■ **WHAT YOU HAVE TO DO**
Beginning with the first line of the data below, reproduce every line unchanged, ending with the line that holds "return disc.part".

○ ○ ○ ○

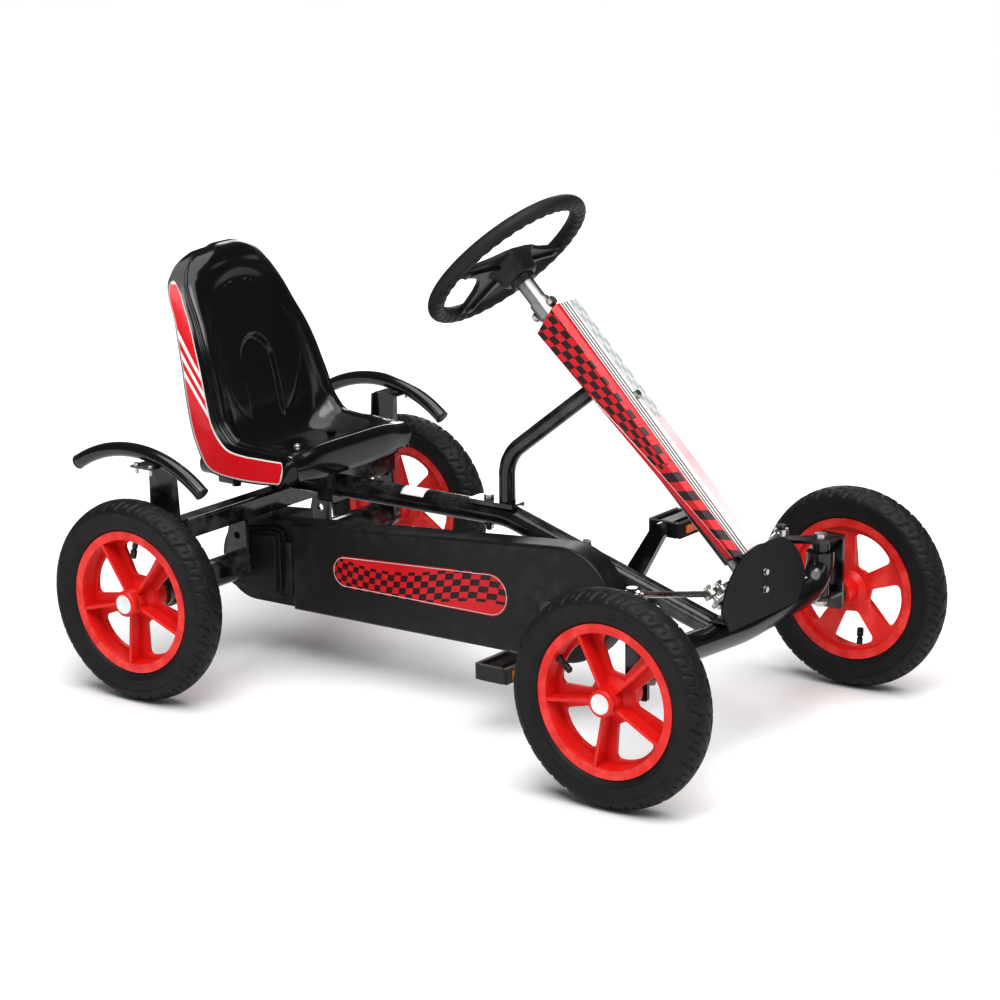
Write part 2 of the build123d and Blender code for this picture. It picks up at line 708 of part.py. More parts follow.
def sprocket_teeth(wrap, thickness):
    """Toothed disc in the chain line, with a round seat for every roller."""
    centre, teeth = wrap[:2]
    radius = pitch_radius(teeth)
    with BuildPart() as disc:
        with BuildSketch(yz(CHAIN_X - thickness / 2)):
            with Locations(centre):
                Circle(radius + 1)
                with PolarLocations(radius, teeth, start_angle=degrees(roller_seats(*wrap)[0])):
                    Circle(4.7, mode=Mode.SUBTRACT)
        extrude(amount=thickness)
    return disc.part


with BuildPart() as chainring:
    add(sprocket_teeth(RING_WRAP, 2.6))
    with BuildSketch(yz(CHAIN_X - 4)):
        with Locations(CRANK_C):
            with PolarLocations(34, 5):
                Circle(11)
    extrude(amount=8, mode=Mode.SUBTRACT)
    with BuildSketch(yz(CHAIN_X - 6)):
        with Locations(CRANK_C):
            Circle(13)
    extrude(amount=12)
    rod((-120, *CRANK_C), (60, *CRANK_C), 8, Mode.SUBTRACT)
save(chainring, "chainring")

with BuildPart() as crank_axle:
    rod((-112, *CRANK_C), (112, *CRANK_C), 8)
save(crank_axle, "crank_axle")

with BuildPart() as rear_sprocket:
    add(sprocket_teeth(SPROCKET_WRAP, 2.6))
    rod((CHAIN_X + 4, *AXLE_C), (CASE_HUB - 8, *AXLE_C), 27)
    rod((CHAIN_X - 3, *AXLE_C), (CHAIN_X + 5, *AXLE_C), 18)
    rod((-120, *AXLE_C), (60, *AXLE_C), AXLE_R, Mode.SUBTRACT)
save(rear_sprocket, "rear_sprocket")

REAR_HUB_FACE = REAR_HALF_TRACK - REAR_HUB_IN
with BuildPart() as rear_axle:
    rod((-REAR_HALF_TRACK - 24, *AXLE_C), (REAR_HALF_TRACK + 24, *AXLE_C), AXLE_R)
    for side in SIDES.values():
        rod((side * (HOUSING_END + 0.6), *AXLE_C), (side * (REAR_HUB_FACE - 0.6), *AXLE_C), 14)
        rod((side * (REAR_HALF_TRACK + HUB_OUT + 0.5), *AXLE_C),
            (side * (REAR_HALF_TRACK + HUB_OUT + 4), *AXLE_C), 12)
save(rear_axle, "rear_axle")


def chain_route():
    """Roller centres in side view: one in every seat the chain wraps, then both straight runs."""
    wraps = []
    for wrap in (RING_WRAP, SPROCKET_WRAP):
        y, z = wrap[0]
        radius = pitch_radius(wrap[1])
        wraps.append([(y + radius * cos(a), z + radius * sin(a)) for a in roller_seats(*wrap)])
    rollers = wraps[0] + wraps[1]
    for leave, meet in ((wraps[0][-1], wraps[1][0]), (wraps[1][-1], wraps[0][0])):
        dy, dz = meet[0] - leave[0], meet[1] - leave[1]
        links = round(hypot(dy, dz) / PITCH)
        rollers += [(leave[0] + dy * n / links, leave[1] + dz * n / links) for n in range(1, links)]
    return rollers


def chain_hull(grow):
    """Convex outline round both sprockets' pitch circles."""
    with BuildSketch() as outline:
        for centre, teeth in ((CRANK_C, RING_TEETH), (AXLE_C, SPROCKET_TEETH)):
            with Locations(centre):
                Circle(pitch_radius(teeth) + grow)
        make_hull()
    return outline.sketch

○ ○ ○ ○

■ **EXERCISE RESULT**
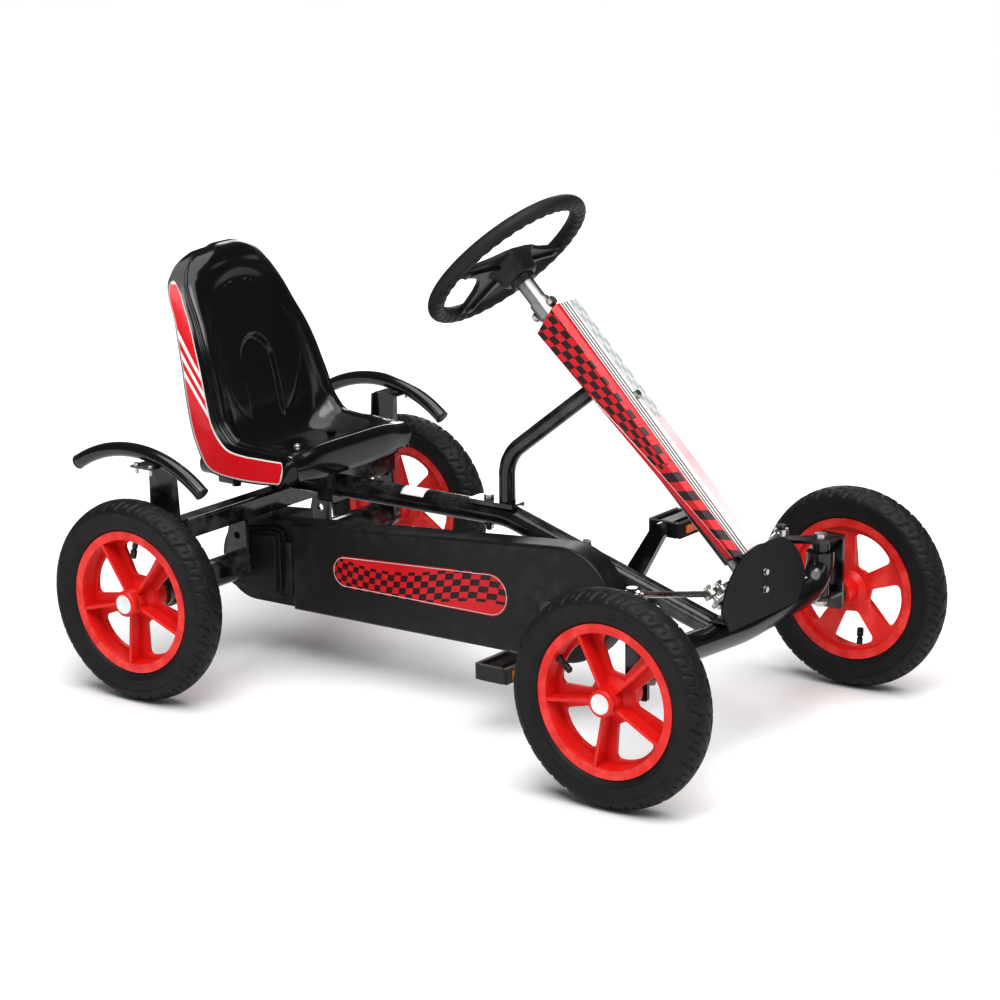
Write part 2 of the build123d and Blender code for this picture. It picks up at line 708 of part.py. More parts follow.
def sprocket_teeth(wrap, thickness):
    """Toothed disc in the chain line, with a round seat for every roller."""
    centre, teeth = wrap[:2]
    radius = pitch_radius(teeth)
    with BuildPart() as disc:
        with BuildSketch(yz(CHAIN_X - thickness / 2)):
            with Locations(centre):
                Circle(radius + 1)
                with PolarLocations(radius, teeth, start_angle=degrees(roller_seats(*wrap)[0])):
                    Circle(4.7, mode=Mode.SUBTRACT)
        extrude(amount=thickness)
    return disc.part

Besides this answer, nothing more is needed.